Who are you trying to reach? Most ministries have a publication they distribute to their partners and those who ask for it. A publication should supply some specific information to the reader, ie. , who you are, where your ministry is, how to contact the ministry, what your statement of faith is, what your itinerary is, articles teaching the Word of God, testimonies that provide witness that God is using your ministry, and teaching materials you have to help build the body of Christ.

Most monthly magazines are sent out to partners and those that request them. You design and layout the magazine for a receptive audience. If you were to obtain the mailing list of say Easy Rider, or Fish & Wildlife, would you design the magazine cover the same? Would you start with a meat eaters teaching on defeating the devil? This question is to help you see that on the Internet your audience is not just your partners, it is anyone who follows a link to your site, or searches for a word that happens to be in one of your testimonies. Say someone is researching cancer and your web site has a testimony about someone who was miraculously healed by the power of God from cancer. They may follow a link from a search engine to your page. Is the design layout such that they will stay to read the pages containing the testimonies? Can they then explore the rest of your web site to find out more about you? A design to ensure this must be employed in each page.

I think we have established that the who that will visit your site will be a much larger audience than who views your magazine. But, your biggest audience on the Internet will still be those who already know about your ministry. So a balance has to be found to serve both audiences.

I propose that the cover page to the web site be eye catching with obvious information as to who you are, why they should consider a relationship with Jesus Christ and what your ministry has to offer them. Those who already know who you are will be willing to click a few more times on links to get to your latest magazine articles.

What

What needs to be on your site has been touched upon in who you are serving. The foundation of your ministry needs to be explained in the site. Your statement of faith, your mission God has called you to, a sinner’s prayer, and contact information. From there an already created blueprint to use would be your publication. What you publish in your magazine or newsletter will already have the pieces you will want to add to your web site.

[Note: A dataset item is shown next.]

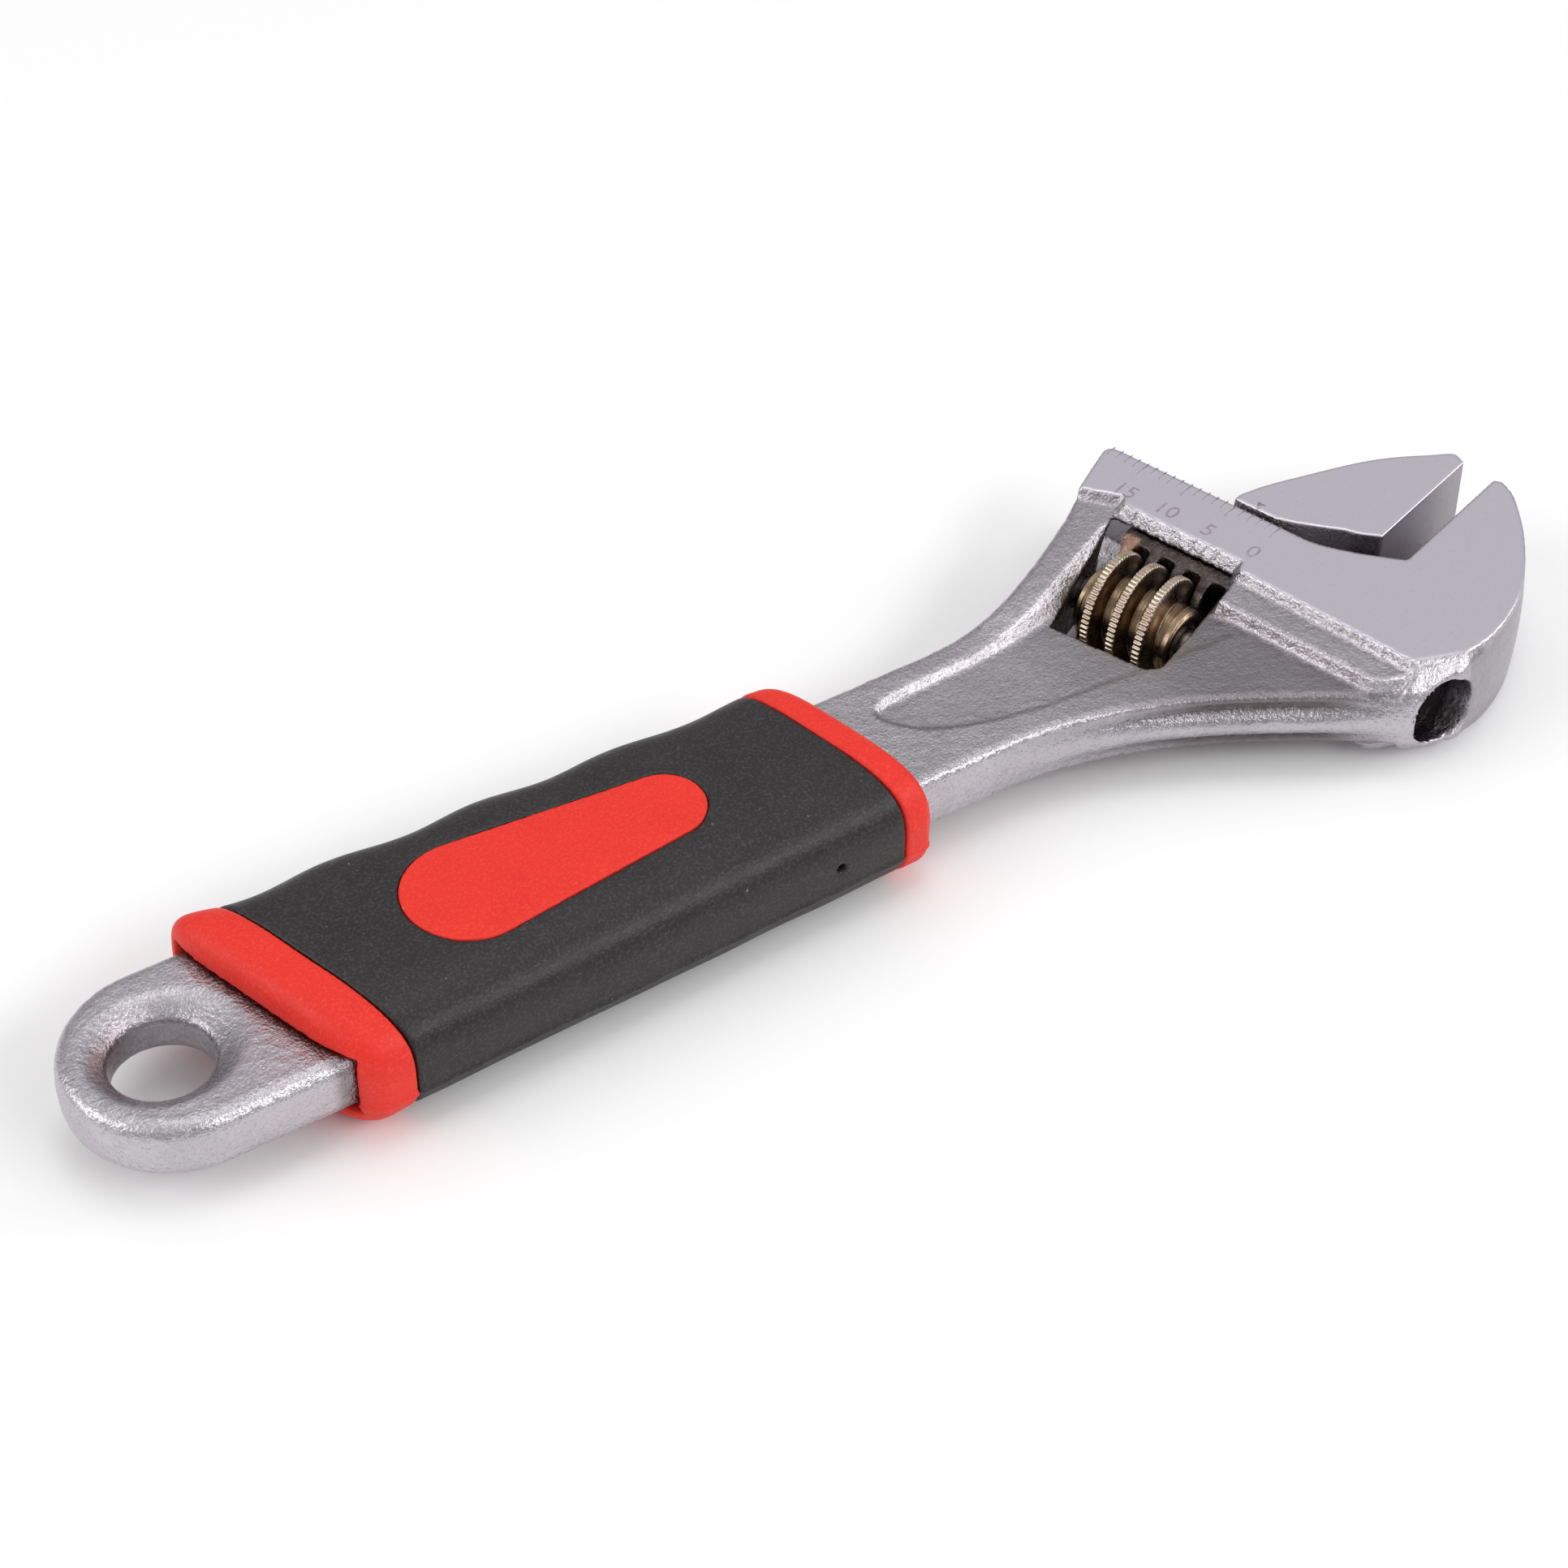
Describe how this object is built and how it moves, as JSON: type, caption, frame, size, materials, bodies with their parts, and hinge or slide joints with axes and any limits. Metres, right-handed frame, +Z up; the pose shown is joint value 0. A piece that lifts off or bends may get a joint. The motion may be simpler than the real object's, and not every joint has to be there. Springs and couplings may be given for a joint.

Internet security for business transactions is safe to use. You can consider adding an interactive ‘shopping cart’ program that will allow you to sell products from your web site. One minister has written a book and sells it online. The purchaser puts in his/her credit card number and receives a download of an electronic copy of the book. This works out well for both in that the minister does not have to pay publishing costs and the client does not have to pay shipping or wait for delivery.

What you put on your web site is limited only to your imagination and your budget for the site. I will again echo that when you identify why you are building a web site it will direct what you put on the site.